Out of the total funds remaining in the said special fund on the last day of each calendar year there shall be set aside such amount as is needed to pay the principal of and interest on the outstanding bonded and other indebtedness of the state and its agencies, boards and commissions in the next succeeding calendar year, as hereinabove provided, and such funds so set aside shall be so used.
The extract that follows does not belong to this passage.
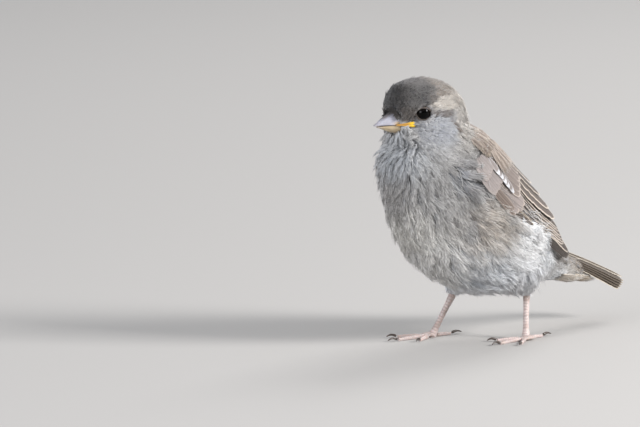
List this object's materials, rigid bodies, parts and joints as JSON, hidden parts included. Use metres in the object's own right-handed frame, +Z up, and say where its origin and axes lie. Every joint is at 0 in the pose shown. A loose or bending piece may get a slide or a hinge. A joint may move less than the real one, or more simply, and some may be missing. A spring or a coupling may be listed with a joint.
{
  "type": "young house sparrow, life-size still model",
  "caption": "Life-size still model of a young house sparrow standing on both feet, plumage fluffed, head turned a little to its right, wings folded and closed tail held low behind.",
  "frame": {"origin": "on the ground, under the centre of the bounding box", "axes": "+X the way the bird's body faces, +Y to the bird's left, +Z up"},
  "size_m": [0.1242, 0.0496, 0.1006],
  "materials": {
    "plumage": "soft matt body feathers",
    "flight_feathers": "smooth matt wing and tail feathers with a slight sheen",
    "bill": "satin horn",
    "gape": "soft satin skin",
    "eye": "glossy, very dark brown",
    "leg": "scaly matt skin",
    "claw": "dark satin horn"
  },
  "bodies": {
    "root": {"bill_lower": "bill", "bill_upper": "bill", "claw_left_hallux": "claw", "claw_left_inner": "claw", "claw_left_middle": "claw", "claw_left_outer": "claw", "claw_right_hallux": "claw", "claw_right_inner": "claw", "claw_right_middle": "claw", "claw_right_outer": "claw", "eye_left": "eye", "eye_right": "eye", "gape_left": "gape", "gape_right": "gape", "head": "plumage", "neck": "plumage", "tail": "flight_feathers", "tarsus_left": "leg", "tarsus_right": "leg", "thigh_left": "plumage", "thigh_right": "plumage", "toe_left_hallux": "leg", "toe_left_inner": "leg", "toe_left_middle": "leg", "toe_left_outer": "leg", "toe_right_hallux": "leg", "toe_right_inner": "leg", "toe_right_middle": "leg", "toe_right_outer": "leg", "trunk": "plumage", "wing_left_coverts": "flight_feathers", "wing_left_primaries": "flight_feathers", "wing_left_secondaries": "flight_feathers", "wing_right_coverts": "flight_feathers", "wing_right_primaries": "flight_feathers", "wing_right_secondaries": "flight_feathers"}
  },
  "joints": []
}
Thereafter, not more than ten per centum of the total value of the said special fund remaining on the last day of each preceding calendar year, up to but not in excess of Ten Million Dollars, may be appropriated by the Legislature during the first calendar year following the adoption of this amendment in 1966 and in any calendar year thereafter, for capital improvements, including the purchase of land, architect and engineering fees, construction costs and equipment for buildings and other costs.
This Section shall be self-operative and shall require no further or other legislation to place it into effect. (Added Acts 1965, No. 170, adopted Nov. 8, 1966.)